The updated government funding policy details information on the changes in co-investment and a new concept of transferring funds relating to the levy. The policy also details information on the expiry of funds that is taking effect following the introduction of the levy in 2017. The changes are as follows:
Co-investment – the employer contribution will drop from 10% to 5% for all apprenticeships starting on or after 1 April 2019 for non-levy paying employers.
Transfer – levy paying employers will be able to transfer up to 25% of their annual funding to support apprenticeships in other businesses.
Expiry – unused funds will expire if they have been in an employer’s account for 24 months from May 2019 on a “first in / first out basis”.
The updated policy and the related changes apply to all employers (whether or not they pay the levy). The changes however, apply only to new apprenticeships started on or after 1 April 2019. Apprenticeships started before this date will continue to be funded under the rules that applied when they started.
Co-investment is a funding option for non-levy paying employers provided by the government to support their commitment to apprenticeships. It is also available to levy paying employers who want to invest more in apprenticeship training than is available in their levy accounts. This funding is available subject to the employer making financial contributions alongside the government funding.
All co-investment payments are made directly to the training provider. Employer contributions are important as it helps to increase employer engagement and, in turn, the quality of training. Levy paying employers must not ask their apprenticeships to contribute to their training.
There is a funding limit to co-investment. There are currently 30 funding bands with the upper limit of those bands ranging from £1,500 to £27,000. These funding band limits differ dependent upon the apprenticeship. Any training costs above that limit will need to be met in full by the employer.
For all apprenticeships starting from 1 April 2019 the rate of employer co-investment was reduced to 5% of the cost of training and assessment for their apprentices, to the funding band limit with the government providing 95% of funding to cover the remaining training costs. This also applies to any levy-paying employer who wants to invest more in apprenticeship training than they hold in their apprenticeship service account. Here, in any single month where a levy-paying employer has insufficient funds available in their account to meet the full costs of training and assessment, they are required to co-invest 5% of the outstanding monthly balance, with the government paying the remainder. This does not affect apprenticeships that started before 1 April 2019 (they will still attract the employer contribution of 10% and government funding of 90%).
A transfer of funds in an employer’s levy account was introduced alongside the levy to enable employers to transfer some of the funds in their levy account to support apprenticeships in other businesses. Levy paying employers are entitled to make a transfer of up to 10% of the funds available in their levy account to another business.
Where a group of companies are paying the levy together, they can set up a single shared apprenticeship account and pool their funds.
Since 1 April 2019, organisations can transfer unused funds in their account to any number of employers, for any number of apprenticeships up to the maximum of the 25% allowance. Employers who have unused apprenticeship funds can find other employers who want to receive a transfer in a number of ways, for example, through employers in their supply chain. Transferred funds will be used to pay for the training and assessment costs of the apprenticeships agreed with the receiving employer.
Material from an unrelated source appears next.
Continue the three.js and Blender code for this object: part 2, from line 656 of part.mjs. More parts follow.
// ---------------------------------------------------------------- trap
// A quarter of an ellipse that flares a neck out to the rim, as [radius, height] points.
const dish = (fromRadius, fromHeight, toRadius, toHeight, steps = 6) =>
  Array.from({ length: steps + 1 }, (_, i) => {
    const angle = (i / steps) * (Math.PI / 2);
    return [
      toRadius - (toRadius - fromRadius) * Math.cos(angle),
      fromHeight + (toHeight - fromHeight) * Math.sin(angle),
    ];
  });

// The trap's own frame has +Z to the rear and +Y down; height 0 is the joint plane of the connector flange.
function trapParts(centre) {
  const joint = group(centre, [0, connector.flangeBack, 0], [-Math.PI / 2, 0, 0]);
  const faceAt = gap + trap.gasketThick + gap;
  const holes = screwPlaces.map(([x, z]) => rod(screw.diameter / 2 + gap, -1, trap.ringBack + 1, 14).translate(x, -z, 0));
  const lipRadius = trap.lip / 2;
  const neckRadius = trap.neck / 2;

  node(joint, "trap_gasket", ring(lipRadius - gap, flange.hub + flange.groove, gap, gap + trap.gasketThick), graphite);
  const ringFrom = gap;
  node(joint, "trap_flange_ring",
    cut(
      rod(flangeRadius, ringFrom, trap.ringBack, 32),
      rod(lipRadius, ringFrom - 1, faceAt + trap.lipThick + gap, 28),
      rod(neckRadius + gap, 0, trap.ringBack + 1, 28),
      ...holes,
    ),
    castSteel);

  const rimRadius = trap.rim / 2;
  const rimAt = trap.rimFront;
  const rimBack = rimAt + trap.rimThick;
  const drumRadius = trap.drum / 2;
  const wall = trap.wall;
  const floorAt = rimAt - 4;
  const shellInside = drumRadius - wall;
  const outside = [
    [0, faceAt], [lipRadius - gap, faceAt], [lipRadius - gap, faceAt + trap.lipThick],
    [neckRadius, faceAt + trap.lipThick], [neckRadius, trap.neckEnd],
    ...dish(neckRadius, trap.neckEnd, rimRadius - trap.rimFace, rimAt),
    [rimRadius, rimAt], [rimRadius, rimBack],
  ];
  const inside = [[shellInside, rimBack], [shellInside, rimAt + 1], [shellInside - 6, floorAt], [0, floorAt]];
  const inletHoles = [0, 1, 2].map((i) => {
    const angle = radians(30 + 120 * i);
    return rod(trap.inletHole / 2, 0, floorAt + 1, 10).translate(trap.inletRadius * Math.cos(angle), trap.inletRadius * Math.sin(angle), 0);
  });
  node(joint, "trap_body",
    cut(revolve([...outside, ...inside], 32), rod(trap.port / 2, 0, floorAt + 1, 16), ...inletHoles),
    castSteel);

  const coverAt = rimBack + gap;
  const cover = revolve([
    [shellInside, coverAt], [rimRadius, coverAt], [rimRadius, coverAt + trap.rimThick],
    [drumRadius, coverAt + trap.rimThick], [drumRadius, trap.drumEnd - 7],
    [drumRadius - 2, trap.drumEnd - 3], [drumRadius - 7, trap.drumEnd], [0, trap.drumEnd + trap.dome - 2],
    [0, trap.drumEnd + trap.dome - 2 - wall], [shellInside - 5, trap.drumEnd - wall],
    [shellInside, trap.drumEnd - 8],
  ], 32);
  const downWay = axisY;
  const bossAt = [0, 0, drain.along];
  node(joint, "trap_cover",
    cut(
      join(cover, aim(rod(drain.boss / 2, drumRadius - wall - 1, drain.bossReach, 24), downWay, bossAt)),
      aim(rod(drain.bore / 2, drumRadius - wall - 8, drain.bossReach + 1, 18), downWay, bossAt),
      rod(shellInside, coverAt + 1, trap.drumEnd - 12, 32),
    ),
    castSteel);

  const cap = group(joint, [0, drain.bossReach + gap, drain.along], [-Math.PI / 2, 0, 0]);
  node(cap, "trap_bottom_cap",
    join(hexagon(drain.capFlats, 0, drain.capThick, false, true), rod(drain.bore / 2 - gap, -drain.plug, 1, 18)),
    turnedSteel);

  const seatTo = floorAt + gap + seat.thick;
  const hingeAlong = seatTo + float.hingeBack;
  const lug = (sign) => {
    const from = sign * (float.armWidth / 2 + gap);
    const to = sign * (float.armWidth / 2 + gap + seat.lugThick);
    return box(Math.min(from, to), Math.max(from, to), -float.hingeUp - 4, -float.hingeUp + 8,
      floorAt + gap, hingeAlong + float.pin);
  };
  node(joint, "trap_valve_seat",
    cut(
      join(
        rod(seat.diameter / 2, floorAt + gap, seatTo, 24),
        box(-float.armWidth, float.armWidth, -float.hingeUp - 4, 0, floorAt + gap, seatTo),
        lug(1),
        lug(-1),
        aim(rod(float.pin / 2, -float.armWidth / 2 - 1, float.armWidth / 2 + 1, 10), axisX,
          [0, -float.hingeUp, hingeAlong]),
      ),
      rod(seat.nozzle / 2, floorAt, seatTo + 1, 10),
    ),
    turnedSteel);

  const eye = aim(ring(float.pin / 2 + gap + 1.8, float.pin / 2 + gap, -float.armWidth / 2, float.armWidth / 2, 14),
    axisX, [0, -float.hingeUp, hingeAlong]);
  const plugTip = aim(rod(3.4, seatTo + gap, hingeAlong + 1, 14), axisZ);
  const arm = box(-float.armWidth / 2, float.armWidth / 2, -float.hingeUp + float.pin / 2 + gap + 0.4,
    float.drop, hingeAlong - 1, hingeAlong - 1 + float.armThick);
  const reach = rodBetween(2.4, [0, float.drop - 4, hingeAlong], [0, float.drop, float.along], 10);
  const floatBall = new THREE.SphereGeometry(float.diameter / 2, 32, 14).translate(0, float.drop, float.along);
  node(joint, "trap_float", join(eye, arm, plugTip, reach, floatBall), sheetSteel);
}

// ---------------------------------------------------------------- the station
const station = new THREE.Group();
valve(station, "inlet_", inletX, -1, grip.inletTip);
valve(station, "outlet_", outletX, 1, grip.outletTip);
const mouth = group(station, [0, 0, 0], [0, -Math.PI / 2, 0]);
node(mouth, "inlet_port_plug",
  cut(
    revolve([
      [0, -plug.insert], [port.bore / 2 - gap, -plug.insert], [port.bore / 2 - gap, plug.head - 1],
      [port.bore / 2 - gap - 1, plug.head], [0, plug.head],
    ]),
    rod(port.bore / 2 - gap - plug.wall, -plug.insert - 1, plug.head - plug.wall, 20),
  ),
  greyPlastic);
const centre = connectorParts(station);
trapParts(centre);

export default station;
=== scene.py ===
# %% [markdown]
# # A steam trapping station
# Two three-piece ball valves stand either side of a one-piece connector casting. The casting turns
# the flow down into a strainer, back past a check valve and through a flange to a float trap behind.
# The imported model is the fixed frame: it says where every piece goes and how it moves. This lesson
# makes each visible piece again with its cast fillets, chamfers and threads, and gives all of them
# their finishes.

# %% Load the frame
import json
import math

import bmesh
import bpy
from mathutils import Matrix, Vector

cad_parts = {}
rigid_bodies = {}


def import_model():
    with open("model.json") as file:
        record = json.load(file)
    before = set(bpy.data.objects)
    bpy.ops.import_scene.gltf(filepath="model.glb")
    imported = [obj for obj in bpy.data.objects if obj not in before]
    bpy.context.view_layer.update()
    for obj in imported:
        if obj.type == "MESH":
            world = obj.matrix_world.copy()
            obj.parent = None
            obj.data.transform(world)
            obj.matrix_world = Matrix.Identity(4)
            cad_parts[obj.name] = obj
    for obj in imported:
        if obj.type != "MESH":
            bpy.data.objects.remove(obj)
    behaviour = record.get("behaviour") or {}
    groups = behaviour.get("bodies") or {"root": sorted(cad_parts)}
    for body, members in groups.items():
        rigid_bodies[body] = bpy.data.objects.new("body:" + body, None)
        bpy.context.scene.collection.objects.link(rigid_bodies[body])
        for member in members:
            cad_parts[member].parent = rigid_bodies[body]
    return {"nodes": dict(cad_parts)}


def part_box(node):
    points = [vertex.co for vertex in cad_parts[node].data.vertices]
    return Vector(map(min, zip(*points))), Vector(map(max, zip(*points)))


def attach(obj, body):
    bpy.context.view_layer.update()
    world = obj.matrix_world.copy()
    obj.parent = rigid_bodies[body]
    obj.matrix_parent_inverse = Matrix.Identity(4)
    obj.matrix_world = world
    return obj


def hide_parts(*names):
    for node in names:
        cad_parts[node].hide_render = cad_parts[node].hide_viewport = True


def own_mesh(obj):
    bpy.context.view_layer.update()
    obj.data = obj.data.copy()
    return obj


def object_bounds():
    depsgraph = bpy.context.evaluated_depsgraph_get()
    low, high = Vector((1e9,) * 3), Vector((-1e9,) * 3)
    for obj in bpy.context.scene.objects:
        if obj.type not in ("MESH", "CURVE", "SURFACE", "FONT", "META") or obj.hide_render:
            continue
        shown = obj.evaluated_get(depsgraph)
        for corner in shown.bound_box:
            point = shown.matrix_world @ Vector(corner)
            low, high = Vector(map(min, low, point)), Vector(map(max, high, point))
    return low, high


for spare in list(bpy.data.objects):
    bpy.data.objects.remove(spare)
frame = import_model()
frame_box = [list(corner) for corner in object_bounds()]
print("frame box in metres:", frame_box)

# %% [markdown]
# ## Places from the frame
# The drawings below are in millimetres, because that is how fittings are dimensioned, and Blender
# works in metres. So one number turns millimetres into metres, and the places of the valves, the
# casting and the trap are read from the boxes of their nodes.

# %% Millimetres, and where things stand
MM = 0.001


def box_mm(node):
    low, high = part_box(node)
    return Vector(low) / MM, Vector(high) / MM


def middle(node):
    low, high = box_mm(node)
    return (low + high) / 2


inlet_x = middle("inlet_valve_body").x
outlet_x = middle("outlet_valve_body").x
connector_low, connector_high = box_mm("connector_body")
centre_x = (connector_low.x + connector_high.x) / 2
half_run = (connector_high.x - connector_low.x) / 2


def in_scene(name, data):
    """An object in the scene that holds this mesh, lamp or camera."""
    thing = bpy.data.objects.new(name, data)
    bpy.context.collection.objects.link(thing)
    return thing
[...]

On the introduction of the levy in April 2017, funds raised from employers appeared in their apprenticeship service accounts in May 2017. The funds available in an employer’s account were to expire 24 months’ after initially showing in those accounts. The oldest funds expire on a “first in / first out basis”. The purpose of this approach is to minimise the potential for levied funds to expire, as employers will only see funds expire in May 2019 if they have spent less than their contribution from May 2017.
May 2019 is the first month that employers will have seen any unused funds expiring in their account as funds were first shown as paid into accounts in May 2017.
In addition to funds paid by an employer into an account, the rules on expiry will also extend to the 10% top up that is paid into an account by the government. Eligibility for apprenticeship funding will change for some individuals as a result of Brexit. There are detailed eligibility rules which the government will update as and when new arrangements are put in place.